Everything you know about 17th-century London is wrong

It is an era popularised by Guy Fawkes, the plague and the Great Fire of London. But, as author Matt Brown explains, much of what we think we know about the 17th century is incorrect. Here, writing for History Extra, he picks apart some of the myths and misconceptions about the period…

In a city as historically dense as London, facts and faces can get jumbled as readily as oats in a box of muesli. Take the statue of Lady Justice on top of the Old Bailey [the Central Criminal Court of England and Wales], for example: many believe that she is blindfolded; she is not. Tourists look for the Union Flag above Buckingham Palace as a sign that the queen is at home; in fact it means she’s away. Even cast-iron ‘truths’ can turn out to be distortions: while the Tower of London did indeed see famous beheadings in the Tudor period, more than half of all executions in the fortress were conducted in the 20th century.

Of all eras, the 17th century seems to have generated more mistruths than most. This was a period that saw the beginnings of the press (newspapers), the first stirrings of scientific discourse and the city’s great chroniclers such as Pepys, Evelyn and, latterly, Defoe. It was also a time of tumultuous events, with plague, war, fire and political upheaval striking the nation as rarely before. Many of us carry around a working knowledge of these heady days, but how much of it is accurate? Here are four myths busted…

 

Guy Fawkes was not executed for masterminding the Gunpowder Plot

The century began with a bang. Almost. Guy Fawkes and co-conspirators famously plotted to blow up the Houses of Parliament, and the king with them. But it didn’t quite happen as many of us believe...

Every year, thousands of people make life-size effigies of the Catholic Yorkshireman, then set him on fire for the delight of their children. This is the man who plotted not just to bring down the system, but to blow up the king and his government too. In 1605, his actions were branded as treachery and treason. Today, we would call him a terrorist. But does Fawkes truly deserve the animosity of centuries?
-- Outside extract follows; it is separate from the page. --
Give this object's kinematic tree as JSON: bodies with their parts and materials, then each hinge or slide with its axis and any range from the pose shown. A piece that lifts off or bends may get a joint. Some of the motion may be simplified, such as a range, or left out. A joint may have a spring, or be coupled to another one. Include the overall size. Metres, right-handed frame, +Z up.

His story is well known to every British school child. Guy Fawkes, real name Guido Fawkes, was angry at the state for its anti-Catholic prejudice. He brought together a team of conspirators intent on killing King James and his cronies during the State Opening of Parliament. Under the cover of night they broke into the House of Lords and loaded the cellar with barrels of gunpowder. The plot was, however, discovered on the eve of success, thanks to an anonymous tip-off. Fawkes was arrested, tortured and eventually gave the names of his auxiliaries. All were eventually captured and executed.
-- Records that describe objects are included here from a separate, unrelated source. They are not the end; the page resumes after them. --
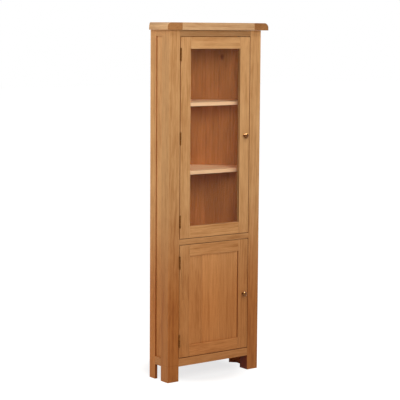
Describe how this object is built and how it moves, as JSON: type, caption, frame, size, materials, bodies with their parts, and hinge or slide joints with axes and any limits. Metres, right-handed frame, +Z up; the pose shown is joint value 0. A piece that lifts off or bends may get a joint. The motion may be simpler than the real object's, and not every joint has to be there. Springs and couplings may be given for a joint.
{
  "type": "corner cupboard",
  "caption": "Tall oak corner display cupboard with a glazed upper door, a panelled lower door, square feet and a moulded top, for standing in the corner of a room.",
  "frame": {"origin": "on the floor, at the centre of the bounding box", "axes": "+Z up, the doors face -Y, the flat back faces +Y, +X to the right of a viewer who faces the doors"},
  "size_m": [0.628, 0.367, 1.8],
  "materials": {
    "oak": "satin lacquered oak, honey coloured",
    "inner_oak": "satin lacquered oak, darker and redder inside",
    "shelf_oak": "satin lacquered pale oak",
    "glass": "clear",
    "aged_brass": "antiqued",
    "bronze": "brown bronze, satin",
    "steel": "plain",
    "dark_plastic": "matt"
  },
  "bodies": {
    "carcass": {"front_left_post": "oak", "front_right_post": "oak", "rear_left_post": "oak", "rear_right_post": "oak", "top_rail": "oak", "middle_rail": "oak", "bottom_rail": "oak", "left_side_top_rail": "oak", "right_side_top_rail": "oak", "left_side_bottom_rail": "oak", "right_side_bottom_rail": "oak", "left_side_panel": "oak", "right_side_panel": "oak", "bottom_board": "oak", "top_left_end_board": "oak", "top_right_end_board": "oak", "top_centre_board": "oak", "back_left_post": "inner_oak", "back_right_post": "inner_oak", "back_left_board_1": "inner_oak", "back_left_board_2": "inner_oak", "back_right_board_1": "inner_oak", "back_right_board_2": "inner_oak", "back_centre_board": "inner_oak", "middle_board": "inner_oak", "lower_shelf": "shelf_oak", "upper_shelf_1": "shelf_oak", "upper_shelf_2": "shelf_oak", "upper_catch": "dark_plastic", "lower_catch": "dark_plastic", "upper_hinge_1_case_leaf": "bronze", "upper_hinge_1_pin": "bronze", "upper_hinge_2_case_leaf": "bronze", "upper_hinge_2_pin": "bronze", "upper_hinge_3_case_leaf": "bronze", "upper_hinge_3_pin": "bronze", "lower_hinge_1_case_leaf": "bronze", "lower_hinge_1_pin": "bronze", "lower_hinge_2_case_leaf": "bronze", "lower_hinge_2_pin": "bronze"},
    "upper_door": {"upper_door_left_stile": "oak", "upper_door_right_stile": "oak", "upper_door_top_rail": "oak", "upper_door_bottom_rail": "oak", "upper_door_glass": "glass", "upper_knob": "aged_brass", "upper_strike": "steel", "upper_hinge_1_door_leaf": "bronze", "upper_hinge_2_door_leaf": "bronze", "upper_hinge_3_door_leaf": "bronze"},
    "lower_door": {"lower_door_left_stile": "oak", "lower_door_right_stile": "oak", "lower_door_top_rail": "oak", "lower_door_bottom_rail": "oak", "lower_door_panel": "oak", "lower_knob": "aged_brass", "lower_strike": "steel", "lower_hinge_1_door_leaf": "bronze", "lower_hinge_2_door_leaf": "bronze"}
  },
  "joints": [
    {"name": "upper_door_hinge", "type": "hinge", "parent": "carcass", "child": "upper_door", "pos_m": [-0.21775, -0.162, 0.7255], "axis": [0, 0, -1], "range_deg": [0, 110]},
    {"name": "lower_door_hinge", "type": "hinge", "parent": "carcass", "child": "lower_door", "pos_m": [-0.21775, -0.162, 0.1205], "axis": [0, 0, -1], "range_deg": [0, 110]}
  ]
}
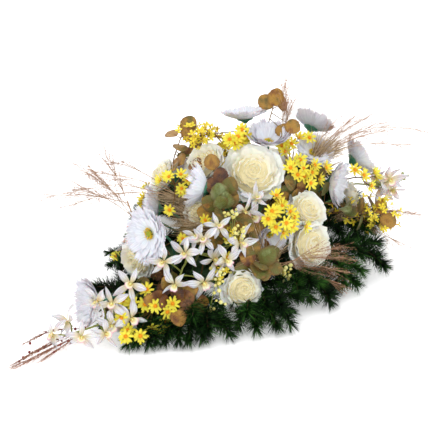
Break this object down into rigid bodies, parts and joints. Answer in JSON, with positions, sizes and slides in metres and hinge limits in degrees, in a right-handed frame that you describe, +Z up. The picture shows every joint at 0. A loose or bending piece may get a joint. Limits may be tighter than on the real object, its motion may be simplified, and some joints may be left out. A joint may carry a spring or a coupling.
{
  "type": "teardrop funeral wreath",
  "caption": "Teardrop wreath of white, cream and yellow artificial flowers and pine on a foam block, to lie on a grave, coffin or table.",
  "frame": {"origin": "on the flat underside of the foam block, in the middle of the wreath's weight", "axes": "+X from the thin tail to the broad head, +Y across it to the back, +Z up from the surface it lies on"},
  "size_m": [0.8699, 0.5269, 0.3439],
  "materials": {
    "rose": "cream silk petals, matt",
    "gerbera": "white silk petals, matt",
    "orchid": "white silk petals with a yellow throat",
    "daisy": "yellow silk petals",
    "leaf": "brown and olive pressed leaves",
    "yellow_twig": "small yellow flowers on brown twigs",
    "cream_bud": "pale yellow buds on a green stem",
    "dried_grass": "dried grass stems and seed heads",
    "pine": "dark green needles",
    "foam": "green dry foam, finely porous"
  },
  "bodies": {
    "root": {"cream_buds_front": "cream_bud", "daisy_back": "daisy", "daisy_centre": "daisy", "daisy_left": "daisy", "daisy_right": "daisy", "daisy_tail": "daisy", "daisy_upper": "daisy", "foam_block": "foam", "gerbera_centre_low": "gerbera", "gerbera_centre_side": "gerbera", "gerbera_head_right": "gerbera", "gerbera_head_top": "gerbera", "gerbera_left_back": "gerbera", "gerbera_left_front": "gerbera", "gerbera_right_low": "gerbera", "gerbera_right_top": "gerbera", "gerbera_tail": "gerbera", "gerbera_top_back": "gerbera", "gerbera_top_front": "gerbera", "gerberas_back": "gerbera", "grass_front": "dried_grass", "grass_head": "dried_grass", "grass_left": "dried_grass", "grass_right": "dried_grass", "grass_tail": "dried_grass", "grass_top": "dried_grass", "leaves_back": "leaf", "leaves_centre": "leaf", "leaves_front": "leaf", "leaves_left": "leaf", "leaves_right": "leaf", "leaves_tail": "leaf", "leaves_top": "leaf", "orchid_back": "orchid", "orchid_front": "orchid", "orchid_head_right": "orchid", "orchid_middle": "orchid", "orchid_tail": "orchid", "pine_branch_01": "pine", "pine_branch_02": "pine", "pine_branch_03": "pine", "pine_branch_04": "pine", "pine_branch_05": "pine", "pine_branch_06": "pine", "pine_branch_07": "pine", "pine_branch_08": "pine", "pine_branch_09": "pine", "pine_branch_10": "pine", "rose_far_left": "rose", "rose_front_small": "rose", "rose_head_right": "rose", "rose_large": "rose", "rose_left_low": "rose", "rose_left_middle": "rose", "rose_right_lower": "rose", "rose_right_upper": "rose", "rose_upper_left": "rose", "roses_back": "rose", "yellow_twig_left": "yellow_twig", "yellow_twig_right": "yellow_twig"}
  },
  "joints": []
}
But this story is wrong in almost every respect.

Fawkes was not the ringleader. He was merely the first to be captured when the guards caught him red-handed and alone in the gunpowder cellar. The true mastermind was Robert Catesby. He led the team of 13 conspirators – Fawkes had no special place in the hierarchy, but was chosen to light the fuse at the assassination attempt. Nor was he born as Guido. That was a nickname he adopted while fighting for the Catholic Spanish in the Eighty Years’ War. Plain old Guy was his birth name.

And contrary to popular belief, the conspirators did not break into the Houses of Parliament. In fact, they took a lease out on the undercroft and had lawful access to the space. The gunpowder stash was built up over a number of months before the plague-delayed opening of Parliament on 5 November.

Fawkes did indeed receive the death penalty for High Treason, and was dragged to the gallows in Old Palace Yard to be hanged, drawn and quartered. This terrifying procedure would first see the condemned man dangle by the neck until barely conscious. After being cut down, his genitals would be sliced off and his belly opened. His entrails would then be scooped out and burnt with his testicles. Finally, the fading man would be chopped into parts, which would, in gory sequel, be displayed in public locations as a warning to others.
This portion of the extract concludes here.